U.S. Rep. Marjorie Taylor Greene (R-GA) arrives to her office in the Rayburn House Office Building on Nov.17, 2025 in Washington, DC. Over the weekend Greene received an increase in personal threats. U.S. President Donald Trump recently posted to Truth Social announcing he was withdrawing support for the congresswoman, and also called her a traitor.

Meanwhile, Trump’s usual tactics haven’t worked in trying to quell the story. A pressure campaign to get Republicans to oppose legislation releasing the files failed when top Trump allies such as Reps. Greene and Lauren Boebert, R-Colorado, resisted.

With the bill poised to advance, Trump flipped and supported it. “It’s the first visible issue that shows a big rift in Trump’s support in Congress,” Fung said.

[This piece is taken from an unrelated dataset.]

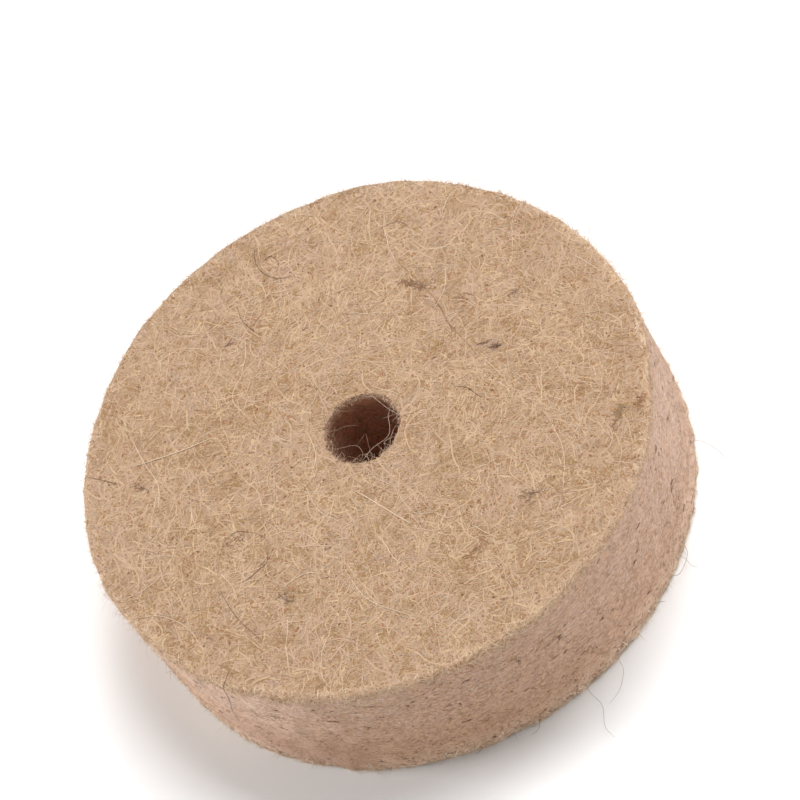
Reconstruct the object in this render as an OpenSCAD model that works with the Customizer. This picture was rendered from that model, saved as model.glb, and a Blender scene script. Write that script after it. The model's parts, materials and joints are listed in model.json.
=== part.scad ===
// Felt polishing wheel: a plain disc cut from one thick block of pressed wool felt, with a round
// hole punched through its middle for the arbor of a polishing machine.
// It lies on its back face, and its axis is Z. The origin is the middle of the hole, at half depth.

/* [Wheel] */
// Outside diameter of the working rim
wheel_diameter = 75; // [50:1:150]
// Thickness between the two flat faces
wheel_thickness = 20; // [10:1:40]
// Radius worn on the two outer edges, where the cut felt softens
edge_radius = 0.6; // [0.2:0.1:2]

/* [Arbor hole] */
// Diameter of the hole for the machine's arbor
bore_diameter = 10; // [6:0.5:20]

/* [Hidden] */
$fn = 180;
felt_colour = [0.77, 0.65, 0.53];
wheel_radius = wheel_diameter / 2;
bore_radius = bore_diameter / 2;
half_thickness = wheel_thickness / 2;

// The felt's section on one side of the axis: a rectangle whose two outer corners are rounded.
module felt_section() {
    flat_width = wheel_radius - edge_radius - bore_radius;
    rim_height = wheel_thickness - 2 * edge_radius;
    translate([bore_radius, -half_thickness])
        square([flat_width, wheel_thickness]);
    translate([bore_radius, -rim_height / 2])
        square([flat_width + edge_radius, rim_height]);
    for (side = [-1, 1])
        translate([wheel_radius - edge_radius, side * rim_height / 2])
            circle(r = edge_radius);
}

module felt_wheel() {
    color(felt_colour)
        rotate_extrude()
            felt_section();
}

felt_wheel();
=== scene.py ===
"""Felt polishing wheel: a thick disc of coarse pressed wool felt with a plain arbor hole.

The wheel lies flat with its axis along Z. Lengths in this script are millimetres unless a comment says
otherwise, and each mesh is scaled to metres as it is made. The felt is one closed body, covered in
separate fibres that are real geometry.
"""

import json
import math

import bpy
import numpy as np
from mathutils import Matrix, Vector


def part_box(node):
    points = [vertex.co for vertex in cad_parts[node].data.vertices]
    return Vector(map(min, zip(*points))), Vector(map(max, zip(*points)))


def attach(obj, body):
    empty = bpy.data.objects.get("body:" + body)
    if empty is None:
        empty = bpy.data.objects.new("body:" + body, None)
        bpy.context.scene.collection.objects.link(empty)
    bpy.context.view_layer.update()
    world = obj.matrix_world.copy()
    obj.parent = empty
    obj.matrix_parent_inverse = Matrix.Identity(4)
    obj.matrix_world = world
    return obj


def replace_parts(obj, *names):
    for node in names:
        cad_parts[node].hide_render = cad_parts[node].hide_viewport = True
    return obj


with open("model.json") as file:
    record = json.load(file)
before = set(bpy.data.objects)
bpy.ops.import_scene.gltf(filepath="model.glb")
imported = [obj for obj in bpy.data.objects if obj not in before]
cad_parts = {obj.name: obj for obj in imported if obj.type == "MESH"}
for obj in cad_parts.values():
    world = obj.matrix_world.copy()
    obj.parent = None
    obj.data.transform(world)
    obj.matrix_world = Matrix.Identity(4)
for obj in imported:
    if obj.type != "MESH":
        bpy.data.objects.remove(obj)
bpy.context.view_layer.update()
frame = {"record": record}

MM = 0.001
TAU = 2 * math.pi

# The wheel's own sizes come from the CAD box and its bore mount.
low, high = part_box("felt_wheel")
RADIUS = (high.x - low.x) / 2 / MM
HALF = (high.z - low.z) / 2 / MM
BORE = next(m for m in frame["record"]["mounts"] if m["name"] == "bore")["dims"]["r_mm"]
FRONT_EDGE = 0.7  # rounding of the front face's outer edge, where the felt is worn soft
BACK_EDGE = 0.15  # and of the back face's
LIP = 0.35  # rounding of the bore's two mouths

STAIN = 261  # where the rim is brownest, in degrees round the wheel
SUNK = 0.08  # how far the felt's ground lies below the wheel's nominal surface
FACE_ROOT = -0.05  # height at which the fuzz on the front face is rooted
RIM_ROOT = -0.1  # and on the rim
FLOOR_GAP = 0.01  # the ground, and the middle line of every fibre, stay this far above the floor

FACE_PATCHES = 71  # seed of the warm, cool and dark patches on the flat faces
RIM_PATCHES = 83  # and on the rim


# ---------------------------------------------------------------- colours


def srgb(red, green, blue):
    """A colour given as 0 to 255 display values, as linear values."""
    shares = [c / 255 for c in (red, green, blue)]
    return tuple(s / 12.92 if s <= 0.04045 else ((s + 0.055) / 1.055) ** 2.4 for s in shares)


# Tones of wool fibre, roughly from the palest to the darkest.
TONES = {
    "ivory": srgb(228, 208, 186),
    "cream": srgb(206, 182, 156),
    "straw": srgb(198, 168, 134),
    "sand": srgb(192, 162, 132),
    "rose": srgb(188, 156, 132),
    "fawn": srgb(180, 154, 134),
    "tan": srgb(178, 146, 116),
    "olive": srgb(156, 124, 86),
    "russet": srgb(176, 134, 104),
    "ginger": srgb(154, 112, 80),
    "chestnut": srgb(126, 90, 68),
    "taupe": srgb(134, 110, 94),
    "umber": srgb(92, 68, 54),
    "dark_hair": srgb(60, 48, 42),
}
TONE_NAMES = list(TONES)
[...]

Greene said her position on Epstein led to a fallout with Trump, who publicly slammed her. She later announced she would resign from Congress effective Jan. 5, 2026

The issue is a sensitive one for the GOP. "I'm done with Epstein, honestly,” Boebert said when asked about Epstein recently on the steps of the Capitol, adding that a reporter should "find something better to talk about.”

Yet the revelations keep coming. Recent document dumps from Congress include pictures of the home Epstein owned on a Caribbean island and photos of Trump and former President Bill Clinton with Epstein. It all invites the question: What’s next?